Robinson Crusoe begins with Crusoe’s capture off the Barbary Coast (Morocco). He spends two years as a slave. Crusoe escapes with Xury, whom he sells to a Portuguese sea captain for 60 Pieces of Eight (Spanish coins) to finance the purchase of a sugar plantation and two slaves in Brazil. As commodities slaves can be bought and sold, their potential labour supplied to the slave owner as a monetary value and future derived profit. In 1659 Crusoe joins merchants to buy slaves in Guinea (West Africa) and is marooned on a remote island near the mouth of the Orinoco River, now Trinidad and Tobago. When he sees Caribbean islanders, “cannibals,” he dreams “to make them entirely slaves to me.” The killing of the Indigenous “cannibals” and gaining a servant, Friday, is Crusoe’s rise to bourgeoisie individualism.

During Crusoe’s solitude his accumulated goods (gold, weapons and tools from the ship, his clothes and furnishings) have no monetary use value, nor exchange value, as there was no market for his commodities. It was only when he obtained the servant Friday, and later the Spaniards, that these goods attained value, with the creation of an economy. Crusoe uses force – his guns – to control the labour of others. He established a plantation and settler economy, such as was initiated by Capitalism in the colonies of the non-European world. Money and capital are social relations representing the social power over others.

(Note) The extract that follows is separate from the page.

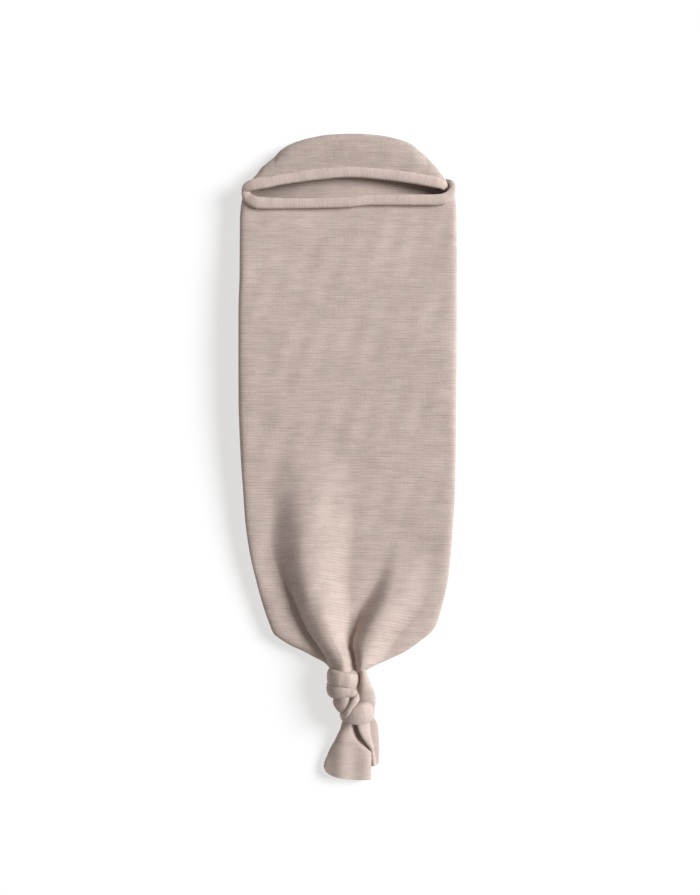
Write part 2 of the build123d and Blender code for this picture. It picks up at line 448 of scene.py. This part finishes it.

In 1686, twenty-eight years after being marooned, Robinson is saved and the ship takes him to Brazil. The trustees of his plantation “had given in the account of the produce of my part of the plantation. He discovers he is a wealthy man, having accumulated £5,000 sterling and an estate worth a thousand pounds a year. He receives a very high rate of return on his initial capital of £40, a profit he had earned not through hard work, but by being part of the capitalist class in the Portuguese colony of Brazil.

The novel illustrates the economic background to colonialism and international trade. The story of Robinson Crusoe, is one of sovereignty, trade and slavery, and maintaining a Christian way of life through force of arms. Crusoe is punished by God for disobeying his parents, first becoming a slave and then stranded on a desolate island, where he reads his Bible daily. Crusoe becomes a land owner in Brazil and the master of an island, where he maintains an unequal structure and reward system established and maintained through force. Crusoe’s world is one of the structural violence of poverty, the symbolic socialisation of slavery and master, and physical violence, killing those who threaten his way of life.

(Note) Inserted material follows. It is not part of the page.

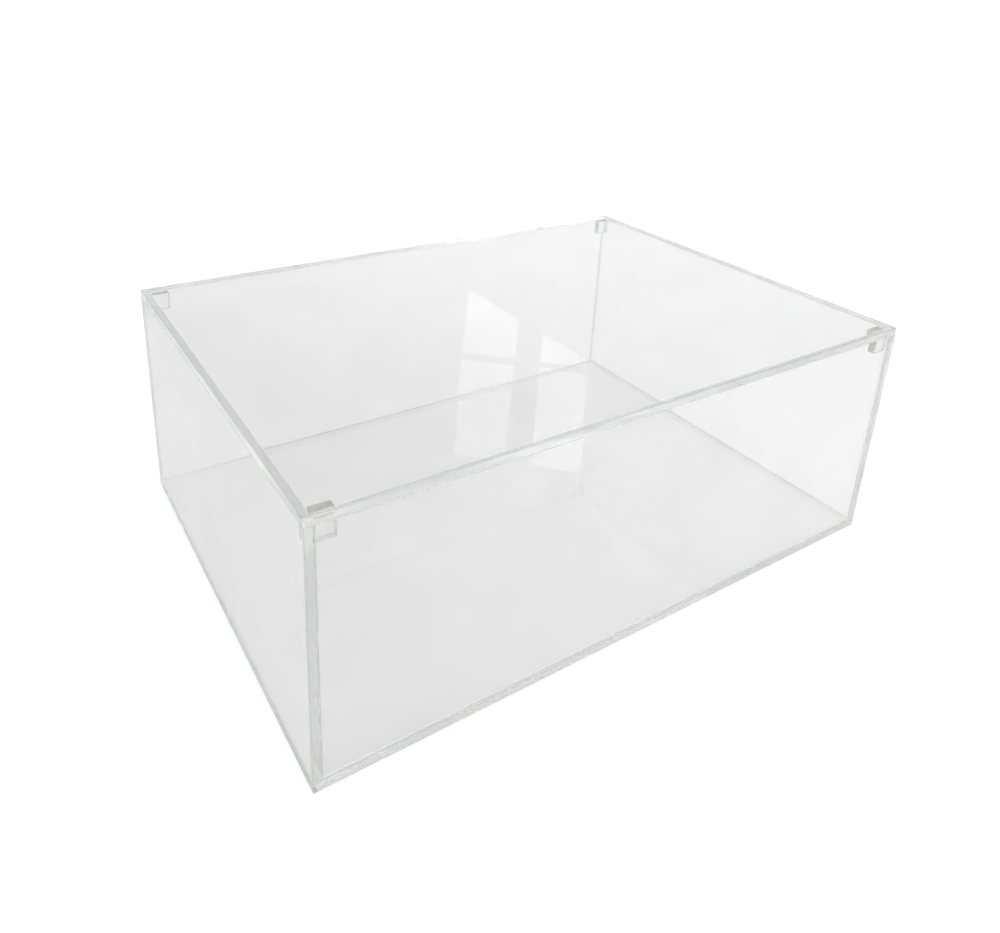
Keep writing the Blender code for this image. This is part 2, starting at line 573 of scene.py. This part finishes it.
def add_window():
    """Four soft panes of light, low at the front right, that mirror in the sheets."""
    light = bpy.data.lights.new("window_pane", "AREA")
    light.shape = "RECTANGLE"
    light.size, light.size_y = PANE_SIZE
    light.energy = WINDOW_RADIANCE * math.pi * light.size * light.size_y
    heading = Matrix.Rotation(math.radians(WINDOW_AZIMUTH), 4, "Z")
    tilt = Matrix.Rotation(math.radians(90.0 - WINDOW_ELEVATION), 4, "X")
    for across in (-0.5, 0.5):
        for up in (-0.5, 0.5):
            place = (across * PANE_PITCH[0], up * PANE_PITCH[1], WINDOW_DISTANCE)
            pane = bpy.data.objects.new("window_pane", light)
            pane.matrix_world = heading @ tilt @ Matrix.Translation(place)
            bpy.context.scene.collection.objects.link(pane)


def add_camera():
    """The camera, which looks down over the near left corner of the box."""
    data = bpy.data.cameras.new("camera")
    data.sensor_width = CAMERA_SENSOR
    data.lens = CAMERA_LENS
    data.shift_x, data.shift_y = CAMERA_SHIFT
    data.clip_start = CAMERA_NEAREST
    data.clip_end = CAMERA_FARTHEST
    camera = bpy.data.objects.new("camera", data)
    heading = Matrix.Rotation(math.radians(-CAMERA_HEADING), 4, "Z")
    pitch = Matrix.Rotation(math.radians(90.0 - CAMERA_PITCH), 4, "X")
    roll = Matrix.Rotation(math.radians(CAMERA_ROLL), 4, "Z")
    camera.matrix_world = Matrix.Translation(CAMERA_PLACE) @ heading @ pitch @ roll
    bpy.context.scene.collection.objects.link(camera)
    bpy.context.scene.camera = camera


def set_light_paths():
    """Let rays pass through as many sheets as the box can put in their way."""
    scene = bpy.context.scene
    scene.view_settings.view_transform = "Standard"
    scene.cycles.max_bounces = MOST_BOUNCES
    scene.cycles.transmission_bounces = MOST_BOUNCES
    scene.cycles.glossy_bounces = MOST_BOUNCES
    scene.cycles.transparent_max_bounces = MOST_CEMENT_CROSSINGS
    scene.cycles.use_denoising = True


SHEET_MATERIAL = face_material()
FINISHED_EDGE_MATERIAL = edge_material(
    "clear_acrylic_edge", FINISHED_ROUGHNESS, FINISHED_CLEAREST, FINISHED_DULLEST
)
SAWN_EDGE_MATERIAL = edge_material(
    "clear_acrylic_sawn_edge", SAWN_ROUGHNESS, SAWN_CLEAREST, SAWN_DULLEST
)
CEMENT_MATERIAL = cement_material()


def main():
    boxes = cad_boxes()
    areas = joints_by_piece(boxes)
    add_case(boxes, areas)
    add_lid(boxes, areas)
    add_table()
    add_world()
    add_window()
    add_camera()
    set_light_paths()


main()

Britain’s international trade is based on a division between the metropole and the periphery of Capitalism – England and the frontiers of the Americas and the Caribbean – between the colonisers and the colonised, the masters and the servants/slaves. Its relationship of capital to labour, is based on the bourgeoisie controlling the means of production and the labourers doing the work. Robinson Crusoe is a study in Capitalism.